Hi there. I’m trying several combinations of MSE in one experiment. I suspect that the formulation of my cost function may be giving me problems.

def n_MSE(outputs, indexes):
""""
outputs: list of outputs of the model (y_hat) the first is the target
indexes: list of tuples with the indexes of the outputs to compute mse
"""
loss = 0
for i, j in indexes:
loss += torch.mean((outputs[i] - outputs[j])**2)
return loss

There are two issues that can potentially be solved at once:
(1) I’m not sure autograd will like the inplace updates to loss
(2) The iterative updates to loss needlessly adds a bunch of nodes to the autograd graph which could increase memory usage and slow things down

It might be better to do everything at once without a for loop e.g.,

Wouldn’t your formulation be explicitly assigning specific errors to each output?
I think that way the backpropagation would not be so specific.
Anyway I’m not sure, if you could explain it I’d appreciate it.

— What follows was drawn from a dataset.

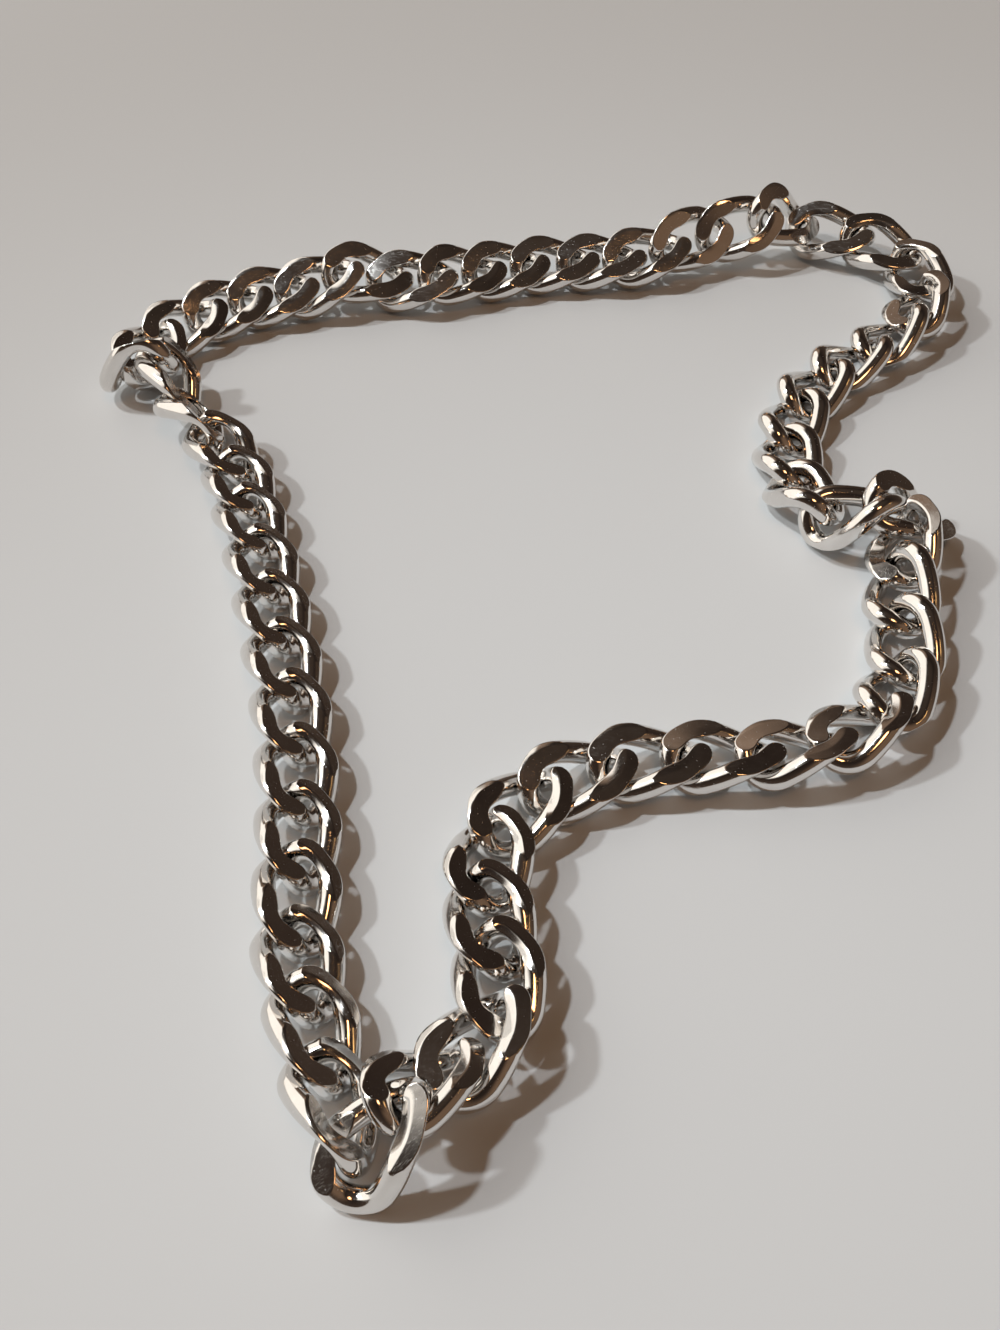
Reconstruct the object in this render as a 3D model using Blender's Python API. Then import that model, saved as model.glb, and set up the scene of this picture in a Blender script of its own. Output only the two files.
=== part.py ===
import bpy
import bmesh
import numpy as np
from math import cos, pi, radians, sin
from mathutils import Matrix, Quaternion

# A length of heavy curb chain, closed on itself and laid out on a flat floor as an open loop.
# +X is to the right, +Y away from the viewer, +Z up. Lengths below are in millimetres.

# One link: round wire bent to a straight-sided oval, twisted about its long axis,
# then filed flat on one face only.
WIRE = 3.2
LINK_LENGTH = 17.5
LINK_WIDTH = 11.7
END_TWIST = -49.0
FILED_HEIGHT = 1.65
BOW_STEPS = 6
ARM_STEPS = 2
WIRE_SIDES = 8

# The clear space kept between the wires of two links that pass through each other.
CLEARANCE = 0.12

# How the links find their places: the steps in which each is drawn to its own place,
# the share of the way that it goes in each, and the steps after them that only clear contacts.
DRAWN_STEPS = 350
DRAWN_SHARE = 0.03
CLEARING_STEPS = 250

LINKS = 59
FILED_UP = 3.73
ROUND_UP = 1.65

# Where the middle of a link lies on the floor, by link number along the chain.
# A link without an entry of its own lies on the smooth line through the others.
ROUTE = {
    1: (-46.0, 44.9),
    3: (-39.5, 26.5),
    5: (-34.1, 6.4),
    7: (-29.4, -14.0),
    9: (-26.7, -34.4),
    11: (-25.3, -54.0),
    12: (-21.8, -63.2),
    13: (-20.6, -73.4),
    14: (-13.6, -80.2),
    15: (-6.4, -74.4),
    16: (-4.4, -65.0),
    17: (1.4, -56.4),
    18: (-2.0, -47.4),
    19: (-2.2, -38.2),
    20: (1.6, -29.6),
    21: (9.6, -24.2),
    22: (19.6, -21.3),
    23: (29.8, -20.9),
    24: (40.0, -20.2),
    25: (49.8, -16.4),
    26: (57.2, -7.8),
    27: (59.4, 1.6),
    28: (60.4, 12.0),
    29: (60.4, 21.8),
    30: (56.6, 28.6),
    31: (50.6, 31.0),
    32: (47.0, 36.6),
    33: (45.8, 43.8),
    34: (48.6, 54.0),
    35: (54.4, 65.4),
    36: (62.2, 71.4),
    37: (70.2, 77.8),
    38: (76.6, 85.8),
    39: (78.6, 95.8),
    40: (72.8, 104.8),
    41: (63.0, 108.6),
    42: (53.6, 109.0),
    43: (45.0, 106.4),
    44: (36.2, 103.0),
    45: (27.4, 100.8),
    46: (18.4, 99.4),
    47: (9.0, 99.3),
    48: (-0.3, 98.1),
    49: (-9.2, 94.4),
    50: (-17.4, 91.2),
    51: (-25.4, 91.8),
    52: (-33.0, 91.0),
    53: (-41.6, 87.6),
    54: (-49.8, 85.2),
    55: (-57.0, 79.0),
    56: (-63.4, 73.0),
    57: (-61.8, 65.6),
    58: (-55.3, 56.8),
    59: (-50.2, 50.2),
}

# The links whose round side is up, from the corner of the row to the far bend.
TURNED_OVER = {26, 27, 28, *range(31, 38)}

# Height of the middle of a link, where it isn't that of a link lying on the floor.
LIFT = {
    25: 3.2,
    26: 2.4,
    37: 2.2,
    38: 3.2,
    42: 8.0,
    43: 6.5,
    44: 7.5,
    45: 4.6,
    52: 4.4,
    56: 4.2,
}

# Lean of a link about its long axis in degrees, positive with its left side raised.
LEAN = {
    1: -12,
    2: -18,
    3: -20,
    4: -20,
    5: -20,
    6: -20,
    7: -20,
    8: -20,
    9: -20,
    10: -20,
    11: -18,
    12: -12,
    17: 12,
    18: 20,
    19: 16,
    20: 4,
    21: -8,
    22: -18,
    23: -22,
    24: -22,
    25: -20,
    41: 15,
    42: -95,
    43: -60,
    44: -90,
    45: -20,
    50: -35,
    52: -25,
}

# The links that lie out of line: middle, heading, rise of the leading end, lean.
OUT_OF_LINE = {
    13: ((-19.3, -72.8, 5.0), -105, 0, 0),
    14: ((-13.6, -77.6, 4.6), 55, 0, 0),
    15: ((-7.2, -68.0, 3.4), 45, 0, 0),
    16: ((-4.6, -64.5, 7.0), 39, 4, -20),
    29: ((60.0, 24.4, 5.0), 68, 20, -25),
    30: ((66.0, 20.5, 7.5), 192, 10, 25),
    31: ((53.4, 24.8, 4.4), 188, -3, -6),
    32: ((48.0, 33.0, 3.9), 102, -16, 0),
    51: ((-23.6, 92.9, 7.4), 168, -10, -70),
    57: ((-61.8, 66.2, 5.2), -14, 0, 0),
    58: ((-55.0, 57.0, 6.2), -62, 0, -85),
    59: ((-51.3, 50.5, 5.6), -60, -6, -60),
}

MILLIMETRE = 0.001


def clear_scene():
    for thing in list(bpy.data.objects):
        bpy.data.objects.remove(thing, do_unlink=True)


def oval(bow_steps, arm_steps):
    # Closed outline of the wire's middle, before the twist. The bow points stand a little
    # outside the true curve, so that the straight pieces between them straddle it.
    half_arm = (LINK_LENGTH - LINK_WIDTH) / 2
    bow = (LINK_WIDTH - WIRE) / 2 / cos(pi / bow_steps / 2) ** 0.5
    points = []
    for end in (1, -1):
        for step in range(bow_steps):
            turn = end * pi / 2 - pi + pi * step / bow_steps + (0 if end > 0 else 2 * pi)
            points.append((end * half_arm + bow * cos(turn), bow * sin(turn)))
        for step in range(arm_steps):
            points.append((end * half_arm * (1 - 2 * step / arm_steps), end * bow))
    return np.array(points)


def twisted(flat):
    angle = radians(END_TWIST) * flat[:, 0] / ((LINK_LENGTH - WIRE) / 2)
    x = flat[:, 0]
    y = flat[:, 1] * np.cos(angle)
    z = flat[:, 1] * np.sin(angle)
    return np.stack([x, y, z], axis=1), angle


def unit(vectors):
    return vectors / np.linalg.norm(vectors, axis=-1, keepdims=True)


def link_mesh(material):
    middle, angle = twisted(oval(BOW_STEPS, ARM_STEPS))
    along = unit(np.roll(middle, -1, axis=0) - np.roll(middle, 1, axis=0))
    above = np.stack([np.zeros(len(angle)), -np.sin(angle), np.cos(angle)], axis=1)
    across = unit(np.cross(along, above))
    above = np.cross(across, along)
    radius = WIRE / 2 / cos(pi / WIRE_SIDES) ** 0.5
    shape = bmesh.new()
    rings = []
    for centre, side, up in zip(middle, across, above):
        ring = []
        for corner in range(WIRE_SIDES):
            turn = 2 * pi * (corner + 0.5) / WIRE_SIDES
            ring.append(shape.verts.new(centre + radius * (cos(turn) * side + sin(turn) * up)))
        rings.append(ring)
    for ring, following in zip(rings, rings[1:] + rings[:1]):
        for corner in range(WIRE_SIDES):
            next_corner = (corner + 1) % WIRE_SIDES
            shape.faces.new(
                (ring[corner], ring[next_corner], following[next_corner], following[corner])
            )
    # The file takes everything above one level and leaves two flats.
    cut = bmesh.ops.bisect_plane(
        shape,
        geom=shape.verts[:] + shape.edges[:] + shape.faces[:],
        dist=0.0001,
        plane_co=(0, 0, FILED_HEIGHT),
        plane_no=(0, 0, 1),
        clear_outer=True,
    )
    rim = [piece for piece in cut["geom_cut"] if isinstance(piece, bmesh.types.BMEdge)]
    flats = bmesh.ops.edgeloop_fill(shape, edges=rim)["faces"]
    bmesh.ops.scale(shape, vec=(MILLIMETRE,) * 3, verts=shape.verts[:])
    bmesh.ops.recalc_face_normals(shape, faces=shape.faces[:])
    for face in shape.faces:
        face.smooth = face not in flats
    mesh = bpy.data.meshes.new("curb_link")
    shape.to_mesh(mesh)
    shape.free()
    mesh.materials.append(material)
    return mesh


def polished_steel():
    material = bpy.data.materials.new("polished_steel")
    material.use_nodes = True
    surface = material.node_tree.nodes["Principled BSDF"]
    surface.inputs["Base Color"].default_value = (0.66, 0.65, 0.64, 1)
    surface.inputs["Metallic"].default_value = 1.0
    surface.inputs["Roughness"].default_value = 0.12
    return material


def on_route(place):
    # The smooth closed line through the route's points, with link numbers as its measure.
    numbers = sorted(ROUTE)
    count = len(numbers)
    place = (place - numbers[0]) % LINKS + numbers[0]
    last = max(index for index in range(count) if numbers[index] <= place + 1e-9)
    near = [last - 1, last, last + 1, last + 2]
    at = [numbers[index % count] + LINKS * (index // count) for index in near]
    point = [np.array(ROUTE[numbers[index % count]]) for index in near]
    span = at[2] - at[1]
    leaving = (point[2] - point[0]) / (at[2] - at[0]) * span
    arriving = (point[3] - point[1]) / (at[3] - at[1]) * span
    u = (place - at[1]) / span
    return (
        (2 * u**3 - 3 * u**2 + 1) * point[1]
        + (u**3 - 2 * u**2 + u) * leaving
        + (3 * u**2 - 2 * u**3) * point[2]
        + (u**3 - u**2) * arriving
    )


def axes_of(heading, rise, lean):
    # Columns: along the link, across it, and out of its filed side.
    along = np.array([cos(heading) * cos(rise), sin(heading) * cos(rise), sin(rise)])
    side = np.array([-sin(heading), cos(heading), 0.0])
    up = np.cross(along, side)
    across = cos(lean) * side + sin(lean) * up
    return np.stack([along, across, np.cross(along, across)], axis=1)


def in_line():
    # Every link level and along the route, so that each passes through the next.
    turns = []
    places = []
    for number in range(1, LINKS + 1):
        start = on_route(number - 0.5)
        end = on_route(number + 0.5)
        turned = number in TURNED_OVER
        turn = axes_of(np.arctan2(end[1] - start[1], end[0] - start[0]), 0, 0)
        turns.append(turn @ np.diag([1, -1, -1]) if turned else turn)
        places.append((*((start + end) / 2), ROUND_UP if turned else FILED_UP))
    return np.array(turns), np.array(places)


def own_places(turns, places):
    # The same with the lifts and leans, and with the links that lie out of line.
    turns = turns.copy()
    places = places.copy()
    for number, height in LIFT.items():
        places[number - 1, 2] = height
    for number, lean in LEAN.items():
        heading = np.arctan2(turns[number - 1, 1, 0], turns[number - 1, 0, 0])
        turns[number - 1] = axes_of(heading, 0, radians(lean))
    for number, (place, *angles) in OUT_OF_LINE.items():
        turn = axes_of(*(radians(angle) for angle in angles))
        turns[number - 1] = turn @ np.diag([1, -1, -1]) if number in TURNED_OVER else turn
        places[number - 1] = place
    return turns, places


def wire_points():
    # Points along the straight pieces that stand for one link's bent wire.
    corners = twisted(oval(BOW_STEPS, ARM_STEPS))[0]
    pieces = np.roll(corners, -1, axis=0) - corners
    return np.concatenate([corners + pieces * part for part in (0, 1 / 3, 2 / 3)])


def settled(turns, places, own_turns, own_places, corners):
    # Each link is drawn little by little to its own place. Where two wires come closer than
    # they can lie, both links give way, so that none slips out of another, and none of them
    # goes below the floor.
    reach = WIRE / cos(pi / WIRE_SIDES) ** 0.5 + CLEARANCE
    turning_ease = (LINK_LENGTH / 3.5) ** 2
    wire = wire_points()
    first = np.arange(LINKS)
    for step in range(DRAWN_STEPS + CLEARING_STEPS):
        shift, spin = np.zeros((2, LINKS, 3))
        if step < DRAWN_STEPS:
            shift = DRAWN_SHARE * (own_places - places)
            for link, (own, turn) in enumerate(zip(own_turns, turns)):
                left = Matrix(own @ turn.T).to_quaternion().to_exponential_map()
                spin[link] = DRAWN_SHARE * np.array(left)
        lying = np.einsum("nij,pj->npi", turns, wire) + places[:, None]
        for away in (1, 2, 3):
            second = (first + away) % LINKS
            apart = (lying[:, :, None] - lying[second][:, None]).reshape(LINKS, -1, 3)
            distance = np.linalg.norm(apart, axis=2)
            closest = distance.argmin(axis=1)
            short = np.clip(reach - distance[first, closest], 0, None)[:, None]
            push = unit(apart[first, closest])
            arm = lying[first, closest // len(wire)] - places
            other_arm = lying[second, closest % len(wire)] - places[second]
            twist = np.cross(arm, push) / turning_ease
            other_twist = np.cross(other_arm, -push) / turning_ease
            give = 2 + turning_ease * (twist**2 + other_twist**2).sum(axis=1, keepdims=True)
            share = short / give
            shift += share * push
            spin += share * twist
            np.add.at(shift, second, -share * push)
            np.add.at(spin, second, share * other_twist)
        places = places + shift
        turns = np.array([Quaternion(v).to_matrix() for v in spin]) @ turns
        lowest = (np.einsum("nj,pj->np", turns[:, 2], corners) + places[:, 2:]).min(axis=1)
        places[:, 2] += np.clip(-lowest, 0, None)
    return turns, places


def centred(turns, places, corners):
    # The origin goes to the middle of the underside of the box around all the links.
    everything = (np.einsum("nij,pj->npi", turns, corners) + places[:, None]).reshape(-1, 3)
    low = everything.min(axis=0)
    high = everything.max(axis=0)
    return places - (*((low + high) / 2)[:2], low[2])


clear_scene()
curb_link = link_mesh(polished_steel())
corner_points = np.array([vertex.co for vertex in curb_link.vertices]) / MILLIMETRE
turns_in_line, places_in_line = in_line()
turns_wanted, places_wanted = own_places(turns_in_line, places_in_line)
link_turns, link_places = settled(
    turns_in_line, places_in_line, turns_wanted, places_wanted, corner_points
)
link_places = centred(link_turns, link_places, corner_points)
for number, (turn, place) in enumerate(zip(link_turns, link_places), start=1):
    link = bpy.data.objects.new(f"link_{number:02d}", curb_link)
    link.location = place * MILLIMETRE
    link.rotation_euler = Matrix(turn).to_euler()
    bpy.context.scene.collection.objects.link(link)
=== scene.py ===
import math

import bpy
import numpy as np
from mathutils import Matrix, Vector


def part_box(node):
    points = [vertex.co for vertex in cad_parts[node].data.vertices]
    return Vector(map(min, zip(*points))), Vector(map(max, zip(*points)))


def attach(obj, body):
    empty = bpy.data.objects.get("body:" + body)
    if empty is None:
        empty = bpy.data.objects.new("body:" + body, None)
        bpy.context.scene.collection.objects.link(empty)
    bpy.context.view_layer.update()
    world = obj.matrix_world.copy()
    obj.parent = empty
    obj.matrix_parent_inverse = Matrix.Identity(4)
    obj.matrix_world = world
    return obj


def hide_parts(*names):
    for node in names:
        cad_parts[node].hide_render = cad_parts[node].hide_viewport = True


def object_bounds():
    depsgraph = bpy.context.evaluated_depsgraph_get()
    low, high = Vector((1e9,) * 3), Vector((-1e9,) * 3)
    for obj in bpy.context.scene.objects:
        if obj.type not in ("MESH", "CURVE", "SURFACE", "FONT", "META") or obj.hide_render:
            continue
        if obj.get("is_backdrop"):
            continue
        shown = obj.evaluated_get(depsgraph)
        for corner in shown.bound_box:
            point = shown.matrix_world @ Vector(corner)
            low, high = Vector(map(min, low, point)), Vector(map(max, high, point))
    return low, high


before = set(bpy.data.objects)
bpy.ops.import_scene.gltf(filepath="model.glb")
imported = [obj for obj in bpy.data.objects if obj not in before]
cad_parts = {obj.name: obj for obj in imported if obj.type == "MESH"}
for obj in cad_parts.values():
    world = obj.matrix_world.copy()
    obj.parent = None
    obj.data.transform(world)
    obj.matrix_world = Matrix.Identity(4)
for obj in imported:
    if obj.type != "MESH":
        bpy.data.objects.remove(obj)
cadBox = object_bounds()

# A closed length of polished curb chain on a sheet of pale paper, seen from above.
# Every link is the same bent, twisted and filed wire, set in its own place.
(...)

Good catch! Yes, you are correct that there should be a sum to preserve the original formulation but I believe the same approach should still work e.g.,

import torch
import time
output_size = (4096, 32)
def n_MSE(outputs, indexes):
""""
outputs: list of outputs of the model (y_hat) the first is the target
indexes: list of tuples with the indexes of the outputs to compute mse
"""
loss = 0
for i, j in indexes:
loss += torch.mean((outputs[i] - outputs[j])**2)
return loss
def n_MSE_2(outputs, indexes):
# doing an "unzip" here, ideally the
lhs = outputs[indexes[:, 0]]
rhs = outputs[indexes[:, 1]]
return torch.sum(torch.mean((lhs - rhs)**2, axis=1))
outputs = torch.randn(output_size, requires_grad=True, device='cuda')
indexes = torch.randint(low=0, high=output_size[0], size=(output_size[0], 2), device='cuda')
outputs2 = outputs.detach().clone()
outputs2.requires_grad = True
n_MSE(outputs, indexes).backward()
n_MSE_2(outputs2, indexes).backward()
torch.testing.assert_close(outputs.grad, outputs2.grad)
torch.cuda.synchronize()
t1 = time.perf_counter()
n_MSE(outputs, indexes).backward()
torch.cuda.synchronize()
t2 = time.perf_counter()
n_MSE_2(outputs2, indexes).backward()
torch.cuda.synchronize()
t3 = time.perf_counter()
print(f"n_MSE took {t2 - t1} seconds, n_MSE_2 took {t3 - t2} seconds")

n_MSE took 1.624450863339007 seconds, n_MSE_2 took 0.0011639557778835297 seconds

I apologize, I was not very clear in my explanation.
The arguments of the function are:
outputs : is a list of coarced tensors which are outputs of the model,
indexes : is a list of tuples that says which output is compared with other.

for example if the tuple is (0,1) the loss function should make the mse of the tensor in the position o of outputs and the tensor in the pos 1.

After debugging the code, I found the error. It was not in the cost function, so the inplace operations or the for loop do not affect the autograd calculation.